Of course I had to try with a variety of different numbers of clusters, so I reran with 3, 5, and 8 clusters as well (anyone see a pattern there?)
Of those graphs, to my eye the 5 cluster one seemed the best balance between having enough distinct themes without starting to look too arbitrary. Here’s the summarizations for it:
Blue Posts
The theme of these posts is the author’s personal and professional experiences, challenges, and insights related to technology, software development, and working within the tech industry.
- Amongst The Silos
- It’s Not Personal
- Security Sunday
- Testing, Testing, 1, 2, 3
- Not Just Lip Service
- Getting Warmer
- Just Do It
- Can’t Fight This Feeling
- Left Hand, Meet Right Hand
- It’s Been Awhile
Orange Posts
The theme of these posts revolves around the challenges, insights, and anecdotes from the world of software development and engineering management.
- To Alcohol and WiFi!
- Slimming Down
- Phantom Fix
- Even If It’s Broke, Don’t Fix It
- Balance Of Probability
- This Is A Post
- Ain’t No User Here
- Winging It
- Writing On A Saturday?
- High-Powered Foot Assault Rifle
Green Posts
The theme of these posts is the multifaceted nature of software development, encompassing the importance of maintaining code quality, the broad skill set required for effective development, and the challenges and responsibilities that come with the profession.
- Eschew Filler
- Scouts Honor
- The Other Full Stack
- Dirty Work
- It’s Elementary
- Tyranny Of The Urgent
- Jud’s Law
- The Devil Is In The Details
- Busy, Busy, Dreadfully Busy
- Harder Than It Looks
Red Posts
The theme of these posts is the reflection on and sharing of personal experiences, insights, and best practices related to software development, including contributing to communities, understanding abstractions, effective communication, and professional growth within the tech industry.
- On The Brink
- Turtles All The Way Down
- Isn’t It Ironic?
- Mount Rushmore
- Ketchup
- Takin’ Care Of Business
- Perdido En La Traducción
- Eye Of The Beholder
- Hitting The Links
- Slacker Part Deux
Purple Posts
The theme of these posts is the author’s personal reflections on their experiences, interests, and philosophies related to their career, hobbies, and life choices.

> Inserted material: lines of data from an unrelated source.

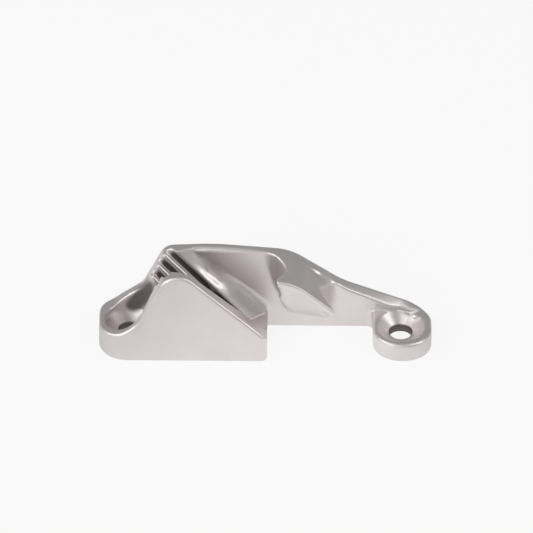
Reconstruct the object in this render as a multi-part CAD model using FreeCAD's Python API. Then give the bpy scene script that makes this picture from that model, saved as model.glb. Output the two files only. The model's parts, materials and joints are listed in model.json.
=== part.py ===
"""Side-entry jam cleat for 3 to 6 mm rope: one die-cast aluminium piece, in millimetres.

X runs along the cleat, from the jaw end to the screw lug at the far end. Y runs from the open front to the
tall back wall. Z is up, and the flat underside is Z = 0. The shape is drawn from its front left corner, and
the finished solid is moved so that the origin is the middle of its base.
"""

import FreeCAD, Part
import math
import os

# Overall
length = 82.0
depth = 17.5
band_height = 5.2            # upright foot below the parting line
draft = 0.9                  # how far the front and the ends lean in between the parting line and the top
back_draft = 0.3
outer_round = 0.7            # rounded rim of the outside faces
parting_split = 10.0         # depth at which the near and far halves of the jaw block meet

# Jaw block, at the left
jaw_length = 41.5
jaw_front_corner = 7.2
jaw_back_corner = 6.0
jaw_step_corner = 1.6
rim_height = 6.9             # rim round the left screw's bowl
peak_x = 17.9                # where the two flanks of the near jaw would meet
peak_height = 24.8           # rounded top of the near jaw
peak_radius = 5.3
entry_flank_angle = 64.5     # steep flank, on the left screw's side
exit_flank_angle = 42.6      # long flank, towards the hook
flank_foot_radius = 11.0

# Back wall
wall_front = 14.7            # front face of the bare wall
wall_height = 23.9
wall_foot_x = 3.6
wall_foot_radius = 3.0
wall_knee_x = 10.7
wall_knee_height = 12.1
wall_knee_radius = 5.0
wall_shoulder_x = 16.1
wall_shoulder_drop = 0.6
wall_shoulder_radius = 3.6
wall_crest_x = 28.0
wall_crest_radius = 60.0
wall_brow_x = 46.9
wall_brow_drop = 1.6
wall_brow_radius = 13.0
wall_bend_x = 60.0
wall_bend_height = 13.1
wall_bend_radius = 22.0
wall_tail = 1.6              # from the end of the right lug to where the wall has run out
wall_tail_height = 4.9
wall_tail_radius = 2.0

# Channel between the jaws
channel_floor = 5.0
channel_middle = 9.1         # the channel's middle plane, from the front
channel_floor_width = 2.2
channel_top_width = 10.1
channel_floor_round = 0.6

# Ramps that open the channel out towards the hook, one on each jaw
jaw_edge_top_x = 18.6        # jaw's edge, where the grip ends and the ramp begins
jaw_edge_foot_x = 36.8
ramp_top_x = 21.6            # where the ramp runs out on the wall
ramp_foot_x = 43.0
ramp_lead = 0.3              # how far the cut starts ahead of the edge, as a share of the ramp's width
near_ramp_foot_y = 4.3       # where the near jaw's ramp runs out, at the floor and at the top
near_ramp_top_y = 3.2

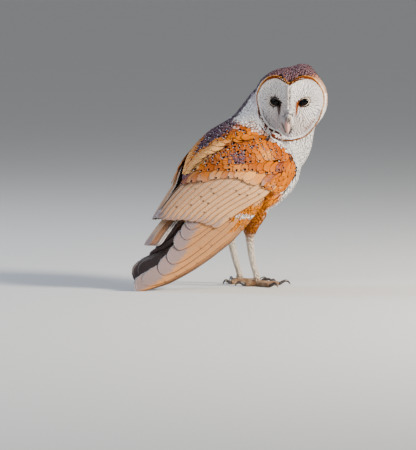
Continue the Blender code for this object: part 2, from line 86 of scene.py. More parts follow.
# ---------------------------------------------------------------- crown, nape and sides of the head
# Small dense feathers run from the face's rim back over the skull: golden buff veiled with lilac grey on the
# crown and nape, pale lilac grey at the bird's right side and white under the chin; at its left side painted
# light makes them paler cream and less grey. Each is a soft vane some seven millimetres long.
# Feathers stand in rows along a chart of the body, point back from the bill, and overlap like tiles.
def step(x, low=0.0, high=1.0):
    """0 below low, 1 above high; between them, with x the share of the way, 3 x squared less 2 x cubed."""
    x = np.clip((np.asarray(x, float) - low) / (high - low), 0, 1)
    return x * x * (3 - 2 * x)


def add_attribute(mesh, name, values):
    """Store one colour (four numbers) or vector (three numbers) on each vertex of a mesh."""
    kind, field = ("FLOAT_COLOR", "color") if values.shape[1] == 4 else ("FLOAT_VECTOR", "vector")
    mesh.attributes.new(name, kind, "POINT").data.foreach_set(field, np.asarray(values, np.float32).ravel())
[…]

- Because I Can’t Not Make
- Next To Godliness
- Half The Battle
- Cerberus
- Tools Of The Trade
- Forth Eorlingas
- Little Light Of Mine
- On The Turning Away
- Not Forgotten
- Whoever Will Lose Their Life
What’s next? I’d like a quantitative way to evaluate the quality of the theme clustering and summaries produced. There’s a lot of non-determinism in the functions used here, and with some twiddling I bet I can produce improved results. I’ve got some ideas, but will save them for a future post.